Der Anleger-Optimismus ist nicht verloren
Die jüngste Kursrally des DAX war zwar eine Eintagsfliege, zeigte jedoch, dass der Anleger-Optimismus noch vorhanden ist. Kurzfristig liegt das Aktienmarktrisiko weiterhin in der Nachrichtenlage, mittelfristig sehen wir stattliches Kurspotenzial.
1.000 DAX-Punkte an einem Tag, das gab es noch nie. Nach Gerüchten über eine mögliche Annäherung Russlands und der Ukraine legte der DAX am Mittwoch in Indexpunkten gemessen eine historische Rekord-Rally hin. Es profitierten insbesondere die Branchen, die seit Kriegsbeginn am meisten unter den gestiegenen Konjunktursorgen leiden mussten, Autos, Banken und Industriewerte. Dieses Ereignis war aufschlussreich, denn es bestärkt unsere bestehende Einschätzung des kurz- und mittelfristigen Aktienmarktumfeldes:
(1) Kurzfristig liegt das Aktienmarktrisiko in der Nachrichtenlage, daher sollte die Volatilität weiterhin hoch bleiben. Kurse reagieren auf Nachrichten aber in beide Richtungen, der Anleger-Optimismus ist daher nicht verloren gegangen. Es werden aufgrund der unsicheren Lage schlicht erhöhte Risikoprämien für Aktieninvestments gefordert.
(2) Mittelfristig ist das Kurspotenzial allerdings stattlich. Die positive Dynamik der Gewinnerwartungen ist zwar seit dem Kriegsbeginn etwas zurückgegangen, jedoch nicht eingebrochen. Dies zeigt, dass derzeit nicht von einem realwirtschaftlich nachhaltigen Konjunktureinbruch oder Gewinnrückgang der Unternehmen ausgegangen wird. Die aktuell kriegsbedingten Risikoprämien sollten sich demnach wieder auflösen sobald die Lage merklich entschärft wird. Dies gilt übrigens auch für die Abschläge, die infolge der vierten Corona-/Omikron-Welle eingepreist wurden. Diese könnten sich mit erneuten Lockerungsmaßnahmen ebenso einengen. Der deutsche Aktienmarkt würde aufgrund seiner global-zyklischen Ausrichtung noch mehr profitieren als der US-Markt.

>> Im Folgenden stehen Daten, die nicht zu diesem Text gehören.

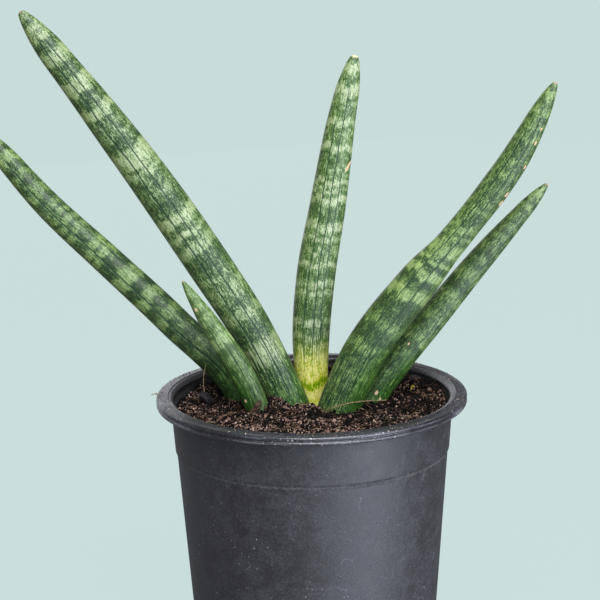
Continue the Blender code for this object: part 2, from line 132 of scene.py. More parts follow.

Beim aktuellen Stand der Gewinnerwartungen für 2022 sowie der zehnjährigen Bund-Renditen würde schon ein Rückgang der Risikoprämie auf das Vorkriegsniveau ausreichen, um den DAX auf unser Kursziel für die Jahresmitte von 15.000 Punkten zu heben.
Daher empfehlen wir zwar weiterhin die Ruhe zu bewahren und die Anlagen zu diversifizieren. Anleger sollten sich aber auch chancenreich aufstellen. Daneben besteht kurzfristig immer noch die Möglichkeit, dem bestehenden Inflationsdruck und einer temporären kriegsbedingten Konjunkturverlangsamung in Europa, sprich einer kurzfristigen Stagflation, mit Realwerten und den mit ihnen verbundenen Aktien entgegenzugetreten.